### AVAILABLE DATA
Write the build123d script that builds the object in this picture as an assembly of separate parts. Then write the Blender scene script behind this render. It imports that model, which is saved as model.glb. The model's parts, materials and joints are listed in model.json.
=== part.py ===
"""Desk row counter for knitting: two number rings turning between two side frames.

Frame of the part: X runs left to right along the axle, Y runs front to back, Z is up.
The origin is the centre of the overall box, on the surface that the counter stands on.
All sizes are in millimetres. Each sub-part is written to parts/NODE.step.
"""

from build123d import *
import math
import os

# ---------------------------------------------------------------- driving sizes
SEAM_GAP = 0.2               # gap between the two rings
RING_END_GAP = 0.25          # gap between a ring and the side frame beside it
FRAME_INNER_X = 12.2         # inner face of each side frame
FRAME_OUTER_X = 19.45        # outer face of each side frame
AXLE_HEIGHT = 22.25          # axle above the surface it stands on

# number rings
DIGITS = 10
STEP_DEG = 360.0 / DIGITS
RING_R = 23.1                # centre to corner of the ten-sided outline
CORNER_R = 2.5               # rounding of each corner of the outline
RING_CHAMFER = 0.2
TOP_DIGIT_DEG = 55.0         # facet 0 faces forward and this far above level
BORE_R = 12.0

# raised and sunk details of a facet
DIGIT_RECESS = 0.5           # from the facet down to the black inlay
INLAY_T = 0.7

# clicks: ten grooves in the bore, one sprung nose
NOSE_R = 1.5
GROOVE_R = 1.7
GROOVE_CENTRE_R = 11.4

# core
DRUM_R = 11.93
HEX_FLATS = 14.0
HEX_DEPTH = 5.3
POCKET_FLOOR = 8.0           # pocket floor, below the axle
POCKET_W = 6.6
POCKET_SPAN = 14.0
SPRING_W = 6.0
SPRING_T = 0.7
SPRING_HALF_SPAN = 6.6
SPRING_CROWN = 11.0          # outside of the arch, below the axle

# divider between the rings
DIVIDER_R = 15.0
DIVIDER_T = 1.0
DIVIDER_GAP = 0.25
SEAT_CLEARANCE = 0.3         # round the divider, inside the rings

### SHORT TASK
Write out a verbatim copy of the data, beginning with its first line and ending with the line that contains "two side frames.".

### ANSWER TO THE EXERCISE
Write the build123d script that builds the object in this picture as an assembly of separate parts. Then write the Blender scene script behind this render. It imports that model, which is saved as model.glb. The model's parts, materials and joints are listed in model.json.
=== part.py ===
"""Desk row counter for knitting: two number rings turning between two side frames.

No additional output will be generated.